<<<<
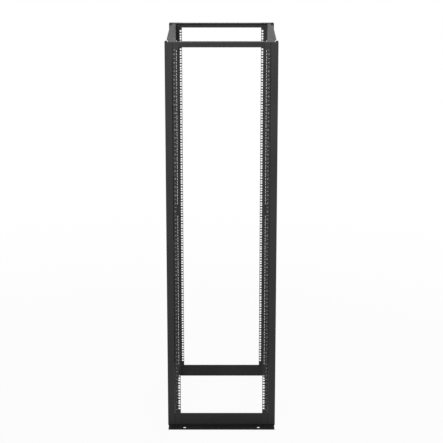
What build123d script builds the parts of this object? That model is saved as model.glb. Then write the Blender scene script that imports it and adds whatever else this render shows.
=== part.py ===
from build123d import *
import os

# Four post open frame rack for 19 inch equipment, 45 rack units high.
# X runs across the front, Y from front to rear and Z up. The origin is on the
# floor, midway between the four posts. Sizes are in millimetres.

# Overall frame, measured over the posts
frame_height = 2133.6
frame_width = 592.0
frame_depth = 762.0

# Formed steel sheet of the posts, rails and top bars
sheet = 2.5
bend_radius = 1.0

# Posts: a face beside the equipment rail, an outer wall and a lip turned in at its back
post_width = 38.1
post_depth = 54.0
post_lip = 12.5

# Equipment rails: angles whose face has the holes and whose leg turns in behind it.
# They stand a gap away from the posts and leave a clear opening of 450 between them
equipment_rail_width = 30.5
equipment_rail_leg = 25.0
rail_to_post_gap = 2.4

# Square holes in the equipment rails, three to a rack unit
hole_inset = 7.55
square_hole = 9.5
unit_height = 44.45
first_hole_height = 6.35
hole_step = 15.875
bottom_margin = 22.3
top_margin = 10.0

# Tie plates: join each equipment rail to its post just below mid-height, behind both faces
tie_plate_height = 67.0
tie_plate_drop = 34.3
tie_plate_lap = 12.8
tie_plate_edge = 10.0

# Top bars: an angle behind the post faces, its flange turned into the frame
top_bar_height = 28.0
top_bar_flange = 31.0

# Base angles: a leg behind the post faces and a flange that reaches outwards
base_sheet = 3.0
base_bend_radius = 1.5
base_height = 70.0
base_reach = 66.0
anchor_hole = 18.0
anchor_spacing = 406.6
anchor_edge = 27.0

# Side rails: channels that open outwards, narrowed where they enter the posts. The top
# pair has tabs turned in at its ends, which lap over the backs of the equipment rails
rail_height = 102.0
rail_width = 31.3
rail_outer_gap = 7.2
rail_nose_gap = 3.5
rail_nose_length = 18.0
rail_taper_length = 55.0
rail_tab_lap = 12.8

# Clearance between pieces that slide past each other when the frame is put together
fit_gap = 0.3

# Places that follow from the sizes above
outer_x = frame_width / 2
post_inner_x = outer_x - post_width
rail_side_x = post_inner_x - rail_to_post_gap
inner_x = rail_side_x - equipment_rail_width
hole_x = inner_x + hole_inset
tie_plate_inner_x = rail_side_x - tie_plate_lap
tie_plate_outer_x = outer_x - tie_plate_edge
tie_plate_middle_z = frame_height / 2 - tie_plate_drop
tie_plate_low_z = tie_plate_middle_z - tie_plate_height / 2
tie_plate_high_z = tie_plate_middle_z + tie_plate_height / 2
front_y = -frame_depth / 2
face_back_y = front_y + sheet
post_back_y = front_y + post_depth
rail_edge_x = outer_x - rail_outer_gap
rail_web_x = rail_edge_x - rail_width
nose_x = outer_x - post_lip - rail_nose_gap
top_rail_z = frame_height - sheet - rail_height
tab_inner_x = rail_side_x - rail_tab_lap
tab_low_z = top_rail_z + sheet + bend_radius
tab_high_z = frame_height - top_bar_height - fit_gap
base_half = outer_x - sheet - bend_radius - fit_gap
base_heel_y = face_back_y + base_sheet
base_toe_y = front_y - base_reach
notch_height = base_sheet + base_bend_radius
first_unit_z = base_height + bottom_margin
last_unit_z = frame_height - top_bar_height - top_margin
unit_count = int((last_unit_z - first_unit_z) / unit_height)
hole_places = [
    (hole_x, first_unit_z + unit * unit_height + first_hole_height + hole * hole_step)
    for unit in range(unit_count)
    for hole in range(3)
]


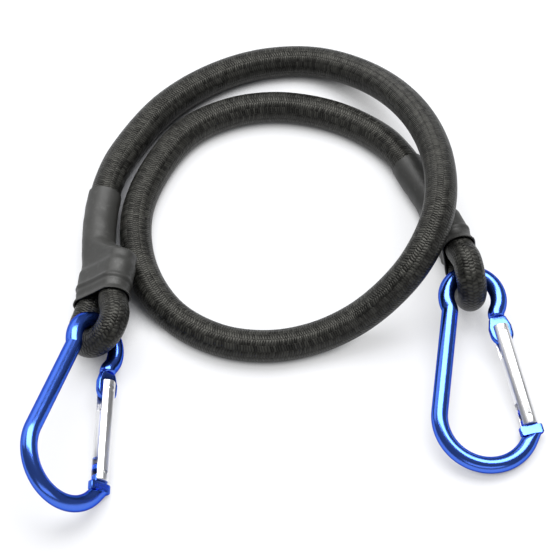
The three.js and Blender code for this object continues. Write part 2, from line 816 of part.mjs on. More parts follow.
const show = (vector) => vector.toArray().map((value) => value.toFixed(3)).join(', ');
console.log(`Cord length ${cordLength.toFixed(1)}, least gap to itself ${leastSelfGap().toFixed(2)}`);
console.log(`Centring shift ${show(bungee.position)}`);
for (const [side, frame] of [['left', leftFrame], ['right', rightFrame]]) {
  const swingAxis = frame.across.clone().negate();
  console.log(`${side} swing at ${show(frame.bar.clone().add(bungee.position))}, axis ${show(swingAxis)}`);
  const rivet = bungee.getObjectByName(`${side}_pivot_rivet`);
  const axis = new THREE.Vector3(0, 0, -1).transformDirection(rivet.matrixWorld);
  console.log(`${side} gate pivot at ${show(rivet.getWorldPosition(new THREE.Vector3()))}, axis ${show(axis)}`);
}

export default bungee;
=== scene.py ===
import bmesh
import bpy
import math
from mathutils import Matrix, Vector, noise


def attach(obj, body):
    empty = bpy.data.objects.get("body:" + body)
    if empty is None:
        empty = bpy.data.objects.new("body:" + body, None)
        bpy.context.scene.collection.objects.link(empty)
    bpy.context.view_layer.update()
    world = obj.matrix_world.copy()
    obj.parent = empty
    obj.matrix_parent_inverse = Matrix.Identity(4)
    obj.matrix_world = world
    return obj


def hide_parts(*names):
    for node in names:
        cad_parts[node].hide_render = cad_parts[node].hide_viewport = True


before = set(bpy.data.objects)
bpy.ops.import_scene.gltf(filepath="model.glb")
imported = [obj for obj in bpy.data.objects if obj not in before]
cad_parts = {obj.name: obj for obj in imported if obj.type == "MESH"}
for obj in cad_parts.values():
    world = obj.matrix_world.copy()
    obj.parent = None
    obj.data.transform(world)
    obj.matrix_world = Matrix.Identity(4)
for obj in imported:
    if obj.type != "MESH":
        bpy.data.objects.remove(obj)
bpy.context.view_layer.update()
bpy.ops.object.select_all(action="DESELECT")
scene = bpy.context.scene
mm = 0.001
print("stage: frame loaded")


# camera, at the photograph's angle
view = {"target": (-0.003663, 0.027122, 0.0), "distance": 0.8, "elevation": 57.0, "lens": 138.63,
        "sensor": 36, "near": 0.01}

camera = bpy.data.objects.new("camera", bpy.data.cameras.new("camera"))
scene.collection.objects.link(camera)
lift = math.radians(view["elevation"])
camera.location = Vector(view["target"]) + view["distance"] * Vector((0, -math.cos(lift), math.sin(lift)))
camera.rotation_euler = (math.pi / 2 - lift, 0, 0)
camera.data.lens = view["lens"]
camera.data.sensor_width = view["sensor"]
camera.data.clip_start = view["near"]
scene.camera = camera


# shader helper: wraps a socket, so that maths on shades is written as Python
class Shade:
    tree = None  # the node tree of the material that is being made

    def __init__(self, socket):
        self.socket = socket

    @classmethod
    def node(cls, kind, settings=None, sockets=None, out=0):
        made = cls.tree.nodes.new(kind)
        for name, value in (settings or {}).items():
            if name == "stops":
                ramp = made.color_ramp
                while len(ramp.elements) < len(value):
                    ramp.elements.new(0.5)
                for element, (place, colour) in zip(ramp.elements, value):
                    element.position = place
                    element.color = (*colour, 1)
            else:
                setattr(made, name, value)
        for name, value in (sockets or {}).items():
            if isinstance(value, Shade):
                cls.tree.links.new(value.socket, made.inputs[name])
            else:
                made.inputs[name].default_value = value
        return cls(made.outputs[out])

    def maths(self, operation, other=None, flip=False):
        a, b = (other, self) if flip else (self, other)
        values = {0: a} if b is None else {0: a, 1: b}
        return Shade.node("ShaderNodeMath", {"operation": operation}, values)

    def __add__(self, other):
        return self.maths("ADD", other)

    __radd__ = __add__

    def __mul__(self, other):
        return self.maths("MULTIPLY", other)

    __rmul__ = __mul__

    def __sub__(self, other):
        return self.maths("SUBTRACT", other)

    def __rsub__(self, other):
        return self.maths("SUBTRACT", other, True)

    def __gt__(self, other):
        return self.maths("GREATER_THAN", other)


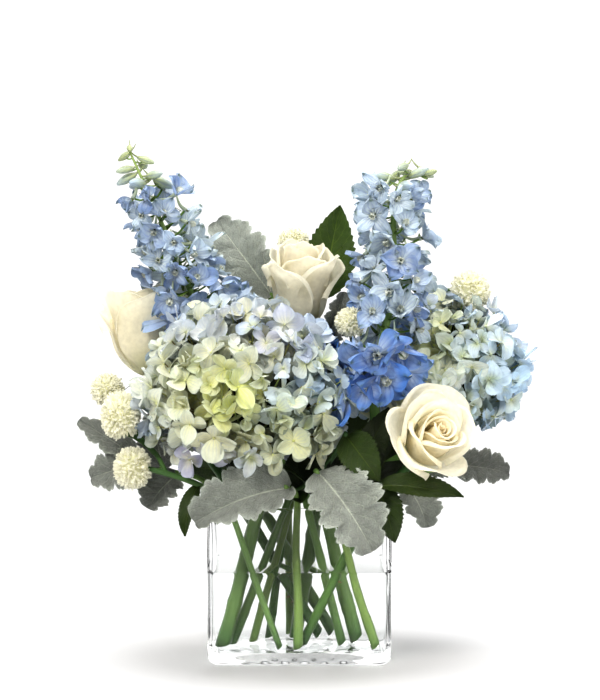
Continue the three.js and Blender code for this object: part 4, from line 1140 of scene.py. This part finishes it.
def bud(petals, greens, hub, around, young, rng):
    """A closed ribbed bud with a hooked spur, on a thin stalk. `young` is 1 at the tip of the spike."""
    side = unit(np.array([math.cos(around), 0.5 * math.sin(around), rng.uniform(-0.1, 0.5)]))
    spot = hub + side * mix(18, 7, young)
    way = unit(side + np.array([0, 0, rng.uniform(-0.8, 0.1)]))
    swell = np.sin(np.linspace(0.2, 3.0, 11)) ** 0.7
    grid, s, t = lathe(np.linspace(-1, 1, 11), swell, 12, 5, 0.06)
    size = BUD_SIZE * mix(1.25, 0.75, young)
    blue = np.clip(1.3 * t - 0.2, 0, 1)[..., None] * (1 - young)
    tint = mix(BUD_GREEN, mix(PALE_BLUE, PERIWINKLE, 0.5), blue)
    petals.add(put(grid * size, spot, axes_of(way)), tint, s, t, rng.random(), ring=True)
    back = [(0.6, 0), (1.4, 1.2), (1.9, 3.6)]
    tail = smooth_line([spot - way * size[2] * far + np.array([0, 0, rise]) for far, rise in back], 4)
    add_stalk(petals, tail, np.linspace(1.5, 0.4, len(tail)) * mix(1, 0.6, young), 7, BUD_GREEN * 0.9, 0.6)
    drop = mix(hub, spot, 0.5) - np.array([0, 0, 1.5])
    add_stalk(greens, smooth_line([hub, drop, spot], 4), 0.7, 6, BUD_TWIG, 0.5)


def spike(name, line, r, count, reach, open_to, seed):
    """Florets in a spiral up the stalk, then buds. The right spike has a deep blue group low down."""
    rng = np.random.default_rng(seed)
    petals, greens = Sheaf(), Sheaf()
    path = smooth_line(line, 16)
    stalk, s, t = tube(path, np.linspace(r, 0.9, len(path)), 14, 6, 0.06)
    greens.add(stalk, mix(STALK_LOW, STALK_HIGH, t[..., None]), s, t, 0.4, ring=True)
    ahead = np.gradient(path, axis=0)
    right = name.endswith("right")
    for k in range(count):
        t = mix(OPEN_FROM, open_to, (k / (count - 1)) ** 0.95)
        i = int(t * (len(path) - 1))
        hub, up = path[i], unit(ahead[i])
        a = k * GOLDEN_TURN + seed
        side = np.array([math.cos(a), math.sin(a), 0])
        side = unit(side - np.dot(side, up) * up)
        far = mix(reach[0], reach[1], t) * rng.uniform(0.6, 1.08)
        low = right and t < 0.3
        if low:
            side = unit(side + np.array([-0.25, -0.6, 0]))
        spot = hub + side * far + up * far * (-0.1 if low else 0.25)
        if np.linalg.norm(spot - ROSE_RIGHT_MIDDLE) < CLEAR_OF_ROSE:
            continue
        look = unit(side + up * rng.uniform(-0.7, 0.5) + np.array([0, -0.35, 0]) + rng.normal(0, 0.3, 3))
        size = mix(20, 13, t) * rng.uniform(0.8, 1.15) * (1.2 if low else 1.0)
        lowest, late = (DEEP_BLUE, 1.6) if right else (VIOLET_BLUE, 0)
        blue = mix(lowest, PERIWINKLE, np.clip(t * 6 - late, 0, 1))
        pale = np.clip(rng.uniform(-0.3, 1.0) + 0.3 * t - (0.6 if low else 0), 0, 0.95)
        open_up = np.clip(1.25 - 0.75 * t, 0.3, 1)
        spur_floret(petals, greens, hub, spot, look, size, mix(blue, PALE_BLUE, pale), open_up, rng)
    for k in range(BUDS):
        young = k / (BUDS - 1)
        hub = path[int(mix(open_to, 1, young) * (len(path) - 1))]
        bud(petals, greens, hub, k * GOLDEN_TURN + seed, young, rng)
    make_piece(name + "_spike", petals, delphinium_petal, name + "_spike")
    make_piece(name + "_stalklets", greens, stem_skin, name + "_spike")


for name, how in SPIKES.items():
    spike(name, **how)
>>>>
### Set exercise
Reproduce every line of the listing above in which the string "type" appears.

### Completed task
cad_parts = {obj.name: obj for obj in imported if obj.type == "MESH"}
    if obj.type != "MESH":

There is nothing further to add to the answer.